▸ WHAT TO WORK ON
Reproduce the entries in full, with no changes.

▸ WORKING DATA
----------------
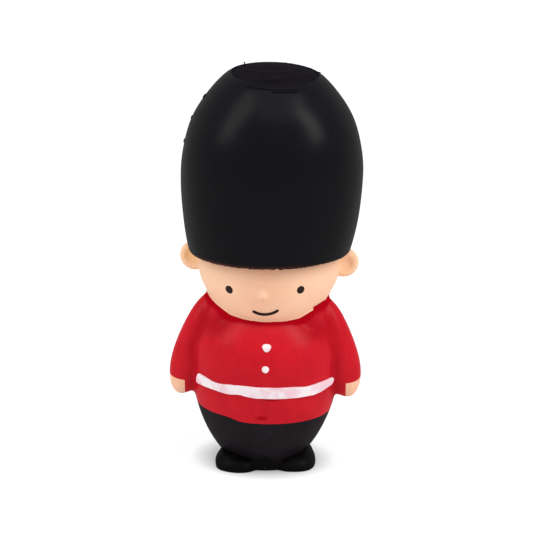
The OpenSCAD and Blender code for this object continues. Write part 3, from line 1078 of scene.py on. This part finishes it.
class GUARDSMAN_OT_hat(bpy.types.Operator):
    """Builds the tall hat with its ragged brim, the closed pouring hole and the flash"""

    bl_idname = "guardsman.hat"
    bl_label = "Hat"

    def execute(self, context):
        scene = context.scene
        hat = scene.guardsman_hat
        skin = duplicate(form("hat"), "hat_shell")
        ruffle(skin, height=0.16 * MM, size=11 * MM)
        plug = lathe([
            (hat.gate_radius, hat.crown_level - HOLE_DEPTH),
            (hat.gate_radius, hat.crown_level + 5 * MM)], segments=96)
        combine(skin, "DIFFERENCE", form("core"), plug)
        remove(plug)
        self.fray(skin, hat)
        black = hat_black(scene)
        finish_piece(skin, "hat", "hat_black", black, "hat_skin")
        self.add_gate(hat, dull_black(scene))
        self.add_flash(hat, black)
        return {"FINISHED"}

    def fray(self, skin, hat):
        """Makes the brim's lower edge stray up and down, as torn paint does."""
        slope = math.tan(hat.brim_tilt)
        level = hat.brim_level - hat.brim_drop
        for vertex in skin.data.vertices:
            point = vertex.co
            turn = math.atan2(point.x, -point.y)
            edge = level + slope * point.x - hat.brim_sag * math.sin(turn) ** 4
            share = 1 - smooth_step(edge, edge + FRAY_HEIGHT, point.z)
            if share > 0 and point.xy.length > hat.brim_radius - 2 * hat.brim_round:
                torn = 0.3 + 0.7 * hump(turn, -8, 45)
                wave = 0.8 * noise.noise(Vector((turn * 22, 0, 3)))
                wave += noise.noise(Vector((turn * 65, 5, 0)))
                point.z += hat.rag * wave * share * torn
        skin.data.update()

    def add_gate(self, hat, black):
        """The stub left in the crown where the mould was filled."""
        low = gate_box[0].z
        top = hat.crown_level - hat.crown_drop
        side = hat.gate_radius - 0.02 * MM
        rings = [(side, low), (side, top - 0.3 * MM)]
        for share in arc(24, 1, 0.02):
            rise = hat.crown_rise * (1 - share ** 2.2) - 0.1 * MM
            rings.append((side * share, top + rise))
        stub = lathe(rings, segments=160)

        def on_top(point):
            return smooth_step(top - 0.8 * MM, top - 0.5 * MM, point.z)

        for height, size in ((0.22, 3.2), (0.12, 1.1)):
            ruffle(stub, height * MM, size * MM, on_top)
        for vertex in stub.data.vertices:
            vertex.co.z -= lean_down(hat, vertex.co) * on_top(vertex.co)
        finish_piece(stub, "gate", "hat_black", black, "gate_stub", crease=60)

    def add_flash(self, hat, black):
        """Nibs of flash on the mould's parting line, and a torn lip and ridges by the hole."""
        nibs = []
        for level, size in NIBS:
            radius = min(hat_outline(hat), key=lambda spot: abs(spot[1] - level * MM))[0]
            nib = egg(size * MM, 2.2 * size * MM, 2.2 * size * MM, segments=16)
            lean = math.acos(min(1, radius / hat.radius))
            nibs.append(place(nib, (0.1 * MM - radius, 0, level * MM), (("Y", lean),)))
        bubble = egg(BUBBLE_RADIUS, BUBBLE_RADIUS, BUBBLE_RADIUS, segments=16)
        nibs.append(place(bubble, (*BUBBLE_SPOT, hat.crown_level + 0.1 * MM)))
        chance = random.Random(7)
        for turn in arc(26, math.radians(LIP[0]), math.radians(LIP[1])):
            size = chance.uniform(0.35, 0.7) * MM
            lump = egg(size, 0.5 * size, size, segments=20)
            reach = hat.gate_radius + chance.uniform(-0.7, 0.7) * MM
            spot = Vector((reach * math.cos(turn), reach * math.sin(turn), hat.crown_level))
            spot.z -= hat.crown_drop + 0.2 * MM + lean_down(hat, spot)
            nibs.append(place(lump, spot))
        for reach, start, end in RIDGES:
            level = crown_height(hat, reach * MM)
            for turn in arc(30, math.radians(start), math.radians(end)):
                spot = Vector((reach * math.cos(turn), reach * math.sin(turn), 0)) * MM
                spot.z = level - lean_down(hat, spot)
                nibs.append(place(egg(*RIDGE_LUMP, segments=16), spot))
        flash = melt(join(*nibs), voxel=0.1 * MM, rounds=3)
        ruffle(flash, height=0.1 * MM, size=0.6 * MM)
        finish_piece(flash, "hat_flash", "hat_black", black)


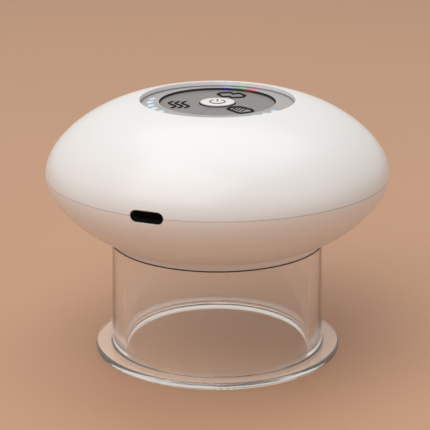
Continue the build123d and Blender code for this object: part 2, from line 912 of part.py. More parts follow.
----------------
▸ WRITTEN ANSWER
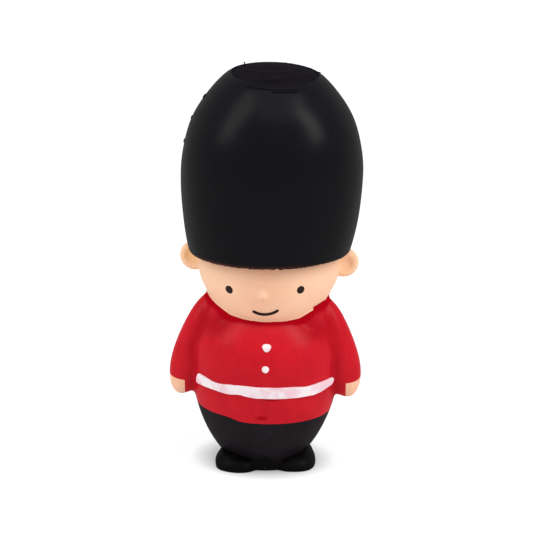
The OpenSCAD and Blender code for this object continues. Write part 3, from line 1078 of scene.py on. This part finishes it.
class GUARDSMAN_OT_hat(bpy.types.Operator):
    """Builds the tall hat with its ragged brim, the closed pouring hole and the flash"""

    bl_idname = "guardsman.hat"
    bl_label = "Hat"

    def execute(self, context):
        scene = context.scene
        hat = scene.guardsman_hat
        skin = duplicate(form("hat"), "hat_shell")
        ruffle(skin, height=0.16 * MM, size=11 * MM)
        plug = lathe([
            (hat.gate_radius, hat.crown_level - HOLE_DEPTH),
            (hat.gate_radius, hat.crown_level + 5 * MM)], segments=96)
        combine(skin, "DIFFERENCE", form("core"), plug)
        remove(plug)
        self.fray(skin, hat)
        black = hat_black(scene)
        finish_piece(skin, "hat", "hat_black", black, "hat_skin")
        self.add_gate(hat, dull_black(scene))
        self.add_flash(hat, black)
        return {"FINISHED"}

    def fray(self, skin, hat):
        """Makes the brim's lower edge stray up and down, as torn paint does."""
        slope = math.tan(hat.brim_tilt)
        level = hat.brim_level - hat.brim_drop
        for vertex in skin.data.vertices:
            point = vertex.co
            turn = math.atan2(point.x, -point.y)
            edge = level + slope * point.x - hat.brim_sag * math.sin(turn) ** 4
            share = 1 - smooth_step(edge, edge + FRAY_HEIGHT, point.z)
            if share > 0 and point.xy.length > hat.brim_radius - 2 * hat.brim_round:
                torn = 0.3 + 0.7 * hump(turn, -8, 45)
                wave = 0.8 * noise.noise(Vector((turn * 22, 0, 3)))
                wave += noise.noise(Vector((turn * 65, 5, 0)))
                point.z += hat.rag * wave * share * torn
        skin.data.update()

    def add_gate(self, hat, black):
        """The stub left in the crown where the mould was filled."""
        low = gate_box[0].z
        top = hat.crown_level - hat.crown_drop
        side = hat.gate_radius - 0.02 * MM
        rings = [(side, low), (side, top - 0.3 * MM)]
        for share in arc(24, 1, 0.02):
            rise = hat.crown_rise * (1 - share ** 2.2) - 0.1 * MM
            rings.append((side * share, top + rise))
        stub = lathe(rings, segments=160)

        def on_top(point):
            return smooth_step(top - 0.8 * MM, top - 0.5 * MM, point.z)

        for height, size in ((0.22, 3.2), (0.12, 1.1)):
            ruffle(stub, height * MM, size * MM, on_top)
        for vertex in stub.data.vertices:
            vertex.co.z -= lean_down(hat, vertex.co) * on_top(vertex.co)
        finish_piece(stub, "gate", "hat_black", black, "gate_stub", crease=60)

    def add_flash(self, hat, black):
        """Nibs of flash on the mould's parting line, and a torn lip and ridges by the hole."""
        nibs = []
        for level, size in NIBS:
            radius = min(hat_outline(hat), key=lambda spot: abs(spot[1] - level * MM))[0]
            nib = egg(size * MM, 2.2 * size * MM, 2.2 * size * MM, segments=16)
            lean = math.acos(min(1, radius / hat.radius))
            nibs.append(place(nib, (0.1 * MM - radius, 0, level * MM), (("Y", lean),)))
        bubble = egg(BUBBLE_RADIUS, BUBBLE_RADIUS, BUBBLE_RADIUS, segments=16)
        nibs.append(place(bubble, (*BUBBLE_SPOT, hat.crown_level + 0.1 * MM)))
        chance = random.Random(7)
        for turn in arc(26, math.radians(LIP[0]), math.radians(LIP[1])):
            size = chance.uniform(0.35, 0.7) * MM
            lump = egg(size, 0.5 * size, size, segments=20)
            reach = hat.gate_radius + chance.uniform(-0.7, 0.7) * MM
            spot = Vector((reach * math.cos(turn), reach * math.sin(turn), hat.crown_level))
            spot.z -= hat.crown_drop + 0.2 * MM + lean_down(hat, spot)
            nibs.append(place(lump, spot))
        for reach, start, end in RIDGES:
            level = crown_height(hat, reach * MM)
            for turn in arc(30, math.radians(start), math.radians(end)):
                spot = Vector((reach * math.cos(turn), reach * math.sin(turn), 0)) * MM
                spot.z = level - lean_down(hat, spot)
                nibs.append(place(egg(*RIDGE_LUMP, segments=16), spot))
        flash = melt(join(*nibs), voxel=0.1 * MM, rounds=3)
        ruffle(flash, height=0.1 * MM, size=0.6 * MM)
        finish_piece(flash, "hat_flash", "hat_black", black)


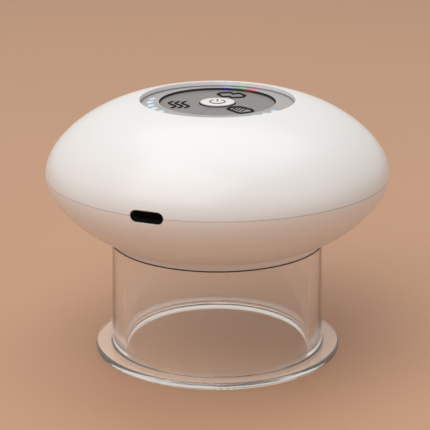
Continue the build123d and Blender code for this object: part 2, from line 912 of part.py. More parts follow.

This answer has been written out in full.